The ecosystems of the Gulf are varied, rich, and multi-faceted–truly a wonder of the natural world. They also form the basis for the lives, culture, and existence for many millions of people in this region and beyond.
At least 40% of the country's wetlands are in Louisiana. One of the largest wetland areas is the Mississippi River Delta, which was created over millennia by floods from the river that deposited sediments, creating a delta region of a half million acres. These are interwoven ecosystems of freshwater bayous, bays, channels, and marshlands—areas where there is a mixing of salt water from the Gulf with river water (the combination is called "brackish" water) in channels, bays and estuaries; and then saltwater estuaries; and then the various marine ecosystems of the open Gulf. In the wetlands near shore, there is a back and forth between the salt and fresh water with tide flow and currents from the river. Beautiful and amazingly rich diversity of fish, birds, reptiles, and mammals move back and forth in the environments they survive best in.
Larry Everest and I took a boat trip around some of this area during our reporting trip to the Gulf. We traveled out from Venice, through Red Pass in the Mississippi, and then moved into smaller channels that crisscross each other throughout this area, and then out into more open bays—six miles out all told. Recently oil has been found in some places in the delta, and the threat of a much more massive contamination is extremely real.
The captain of the boat, Brent Ballay, pointed out areas that used to be land but now are submerged by sea water due to the loss of land, because the river is confined and no longer building up new wetlands from over-spilling its banks and depositing new sediments. Channels have been dredged to open the area up for shipping and extraction and transport of oil. This is also contributing to the loss of wetlands, as they settle and disappear beneath the sea water. Katrina and other hurricanes have taken their toll. Another increasing cause of wetland disappearance, I am quite sure, is sea level rise due to melting of the ice caps from global warming.
According to an article in National Geographic in 2004, "Since 1930, 1,900 square miles of coastal wetlands—a swath nearly the size of Delaware—have vanished beneath the Gulf of Mexico.

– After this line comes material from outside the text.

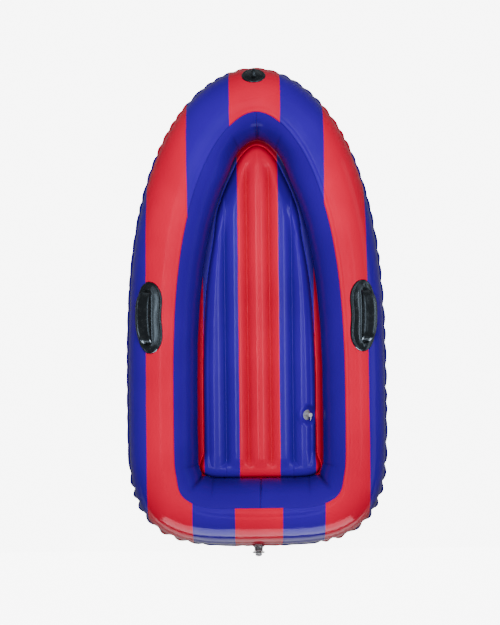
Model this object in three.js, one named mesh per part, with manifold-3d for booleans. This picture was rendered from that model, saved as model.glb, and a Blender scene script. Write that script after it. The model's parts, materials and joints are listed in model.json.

Despite nearly half a billion dollars spent over the past decade to stem the tide, the state continues to lose about 25 square miles of land each year, roughly one acre every 33 minutes." These wetlands are not only extremely biodiverse, they also form a natural barrier protecting the Gulf coast, including New Orleans, from hurricane winds and storm surges. So their disappearance is one reason Katrina was so devastating.
Brent showed us the channels where he catches bass in fresh water, the areas where redfish live, and further out where speckled trout can be found. In the fresh and brackish water areas, marshland sediments are held together by a plant the fishermen call "roso-cane"—a tall reed-like plant some eight feet high or more—that grows thick so you can't push through it. In the salt water areas, sea grass predominates. These plants "cement" the marshland sediments and hold them together. Without them the wetlands disappear and, as Brent put it, "The Gulf would be at our doorstep." And in the sediments, algae and other microorganisms live that, along with the grasses, form the base of these ecosystems.
These marshlands also have many other plants, cypress trees, a tree the fishermen called hackberry, flowering plants of orange and purple, thistles, and beautiful white spider plants. And throughout, these wetlands are filled with incredible bird life: snowy egrets, herons, red-winged blackbirds, ibis with their prominent long beaks of orange and brown, gulls and terns, brown pelicans sitting on old pilings and occasionally taking to flight. Huge man-o-war (frigate birds) soar in the wind. They have a seven-foot wing span and occasionally sail down to grab fish off the water. These birds have been recorded in flight for 4 days at a time. In one fresh water channel, we came across a small alligator.
These bays and estuaries are also home to oysters and crabs and other crustaceans. Many of the larger species, including juvenile fish, worms, crabs and other crustaceans, depend on the microalgae that live in the sediments to survive. It's been estimated that 97% of all the marine species in the Gulf depend on the estuaries at some point in their life cycles. So there is a close dependence and back and forth between life in the ocean and coastal wetlands.
Imagine these wetlands filled with oil. Scientists say the grasses are pretty resilient and if just their leaves or stems are coated, they can put out new shoots. But if the oil covers and penetrates to their roots, they die and the sediments supporting this whole ecosystem can begin to be washed away. If the oil kills the algae, the food is gone for many other organisms. If some of these organisms are poisoned and die off, the algae can grow all out of control. Oil in these marshes will cause untold death to many of these wonderful species, and could cause devastation to the whole ecosystem. The oil could last for decades, mixed into the mud.
The thought of all these threats to the wetlands is sickening and shows again that this system is not capable of caring for the earth and its ecosystems.